4. Using a jig saw with a metal blade, the panel was cut. There are other ways to do this, but the jig saw cuts clean.
5. The panel was opened up just enough to fit the bucket. There were a few sections that needed tweaking.
6. Using a respousse hammer, the edges were tweaked so the bucket fits tight.
7. The bucket was slid through the panel. Here the edges extend past the panel. We could trim this back, but we chose not to.
8. Again using body hammers, the panel was reshaped to match the bucket.
9. We welded in the bucket using stitch welds, about 1-inch long, every couple of inches until the entire perimeter was welded.
10. Then we cleaned up the welds with a die-grinder.
11. The seam was wiped with Duraglass and sanded down. Duraglass is fiberglass-reinforced body filler that will seal up the seam and keep moisture from getting to the welds.
12. Then entire area was covered with body filler and allowed to go green. The green stage is when the filler is firm, but not fully cured.
13. While in the green stage, the filler was hit with some 36-grit paper by hand. This area is too contoured to use a DA or board sander. If this is done while the bondo is green, the sanding is much easier.
14. The sanding is followed up with 80 and 150 grit paper.
15. We used some rattle-can primer to protect the metal until we complete the body mods on the rest of the car.
16. The buckets require using 49-50 taillights. The entire housing must be used. These need minor cleaning up, but the glass lenses are perfect.
17. With the housing bolted in from behind, the job is complete. This is a mod that is an absolute must for a Shoebox.

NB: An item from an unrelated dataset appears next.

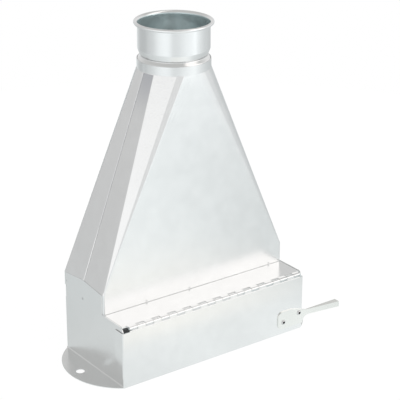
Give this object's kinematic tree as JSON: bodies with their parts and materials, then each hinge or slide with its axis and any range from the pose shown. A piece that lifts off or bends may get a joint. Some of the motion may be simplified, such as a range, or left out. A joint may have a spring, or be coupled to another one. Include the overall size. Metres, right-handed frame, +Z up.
{
  "type": "duct floor sweep",
  "caption": "Sheet steel floor sweep for a dust duct: a floor box with a hinged front door and foot lever under a square-to-round hood with a rolled-rim collar.",
  "frame": {"origin": "on the floor, midway between the two bolt holes of the ears", "axes": "+X to the right along the door as seen from the front, +Y to the back, +Z up the duct"},
  "size_m": [0.4069, 0.1623, 0.4585],
  "materials": {
    "left_end_plate": "zinc-coated, satin",
    "right_end_plate": "zinc-coated, satin",
    "back_panel": "zinc-coated, satin",
    "top_shelf": "zinc-coated, satin",
    "hood_front_shell": "zinc-coated, satin",
    "hood_back_shell": "zinc-coated, satin",
    "collar": "zinc-coated, satin",
    "hinge_fixed_leaf": "zinc-coated, satin",
    "hinge_pin": "zinc-coated, satin",
    "door": "zinc-coated, satin",
    "hinge_moving_leaf": "zinc-coated, satin",
    "lever": "zinc-coated, satin",
    "lever_rivets": "zinc-coated, satin"
  },
  "bodies": {
    "base": {"left_end_plate": "left_end_plate", "right_end_plate": "right_end_plate", "back_panel": "back_panel", "top_shelf": "top_shelf", "hood_front_shell": "hood_front_shell", "hood_back_shell": "hood_back_shell", "collar": "collar", "hinge_fixed_leaf": "hinge_fixed_leaf", "hinge_pin": "hinge_pin"},
    "door": {"door": "door", "hinge_moving_leaf": "hinge_moving_leaf", "lever": "lever", "lever_rivets": "lever_rivets"}
  },
  "joints": [
    {"name": "door_hinge", "type": "hinge", "parent": "base", "child": "door", "pos_m": [0, -0.0713, 0.0848], "axis": [-1, 0, 0], "range_deg": [0, 180]}
  ]
}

A life-long gearhead, Street Tech Magazine founder and editor Jefferson Bryant spends more time in the shop than anywhere else. His career began in the car audio industry as a shop manager, eventually working his way into a position at Rockford Fosgate as a product designer. In 2003, he began writing tech articles for magazines, and has been working as an automotive journalist ever since. His work has been featured in Car Craft, Hot Rod, Rod & Custom, Truckin’, Mopar Muscle, and many more. Jefferson has also written 5 books and produced countless videos. Jefferson operates Red Dirt Rodz, his personal garage studio, where all of his magazine articles and tech videos are produced. You can follow Jefferson on Facebook (Jefferson Bryant), Twitter (71Buickfreak), and YouTube (RedDirtRodz).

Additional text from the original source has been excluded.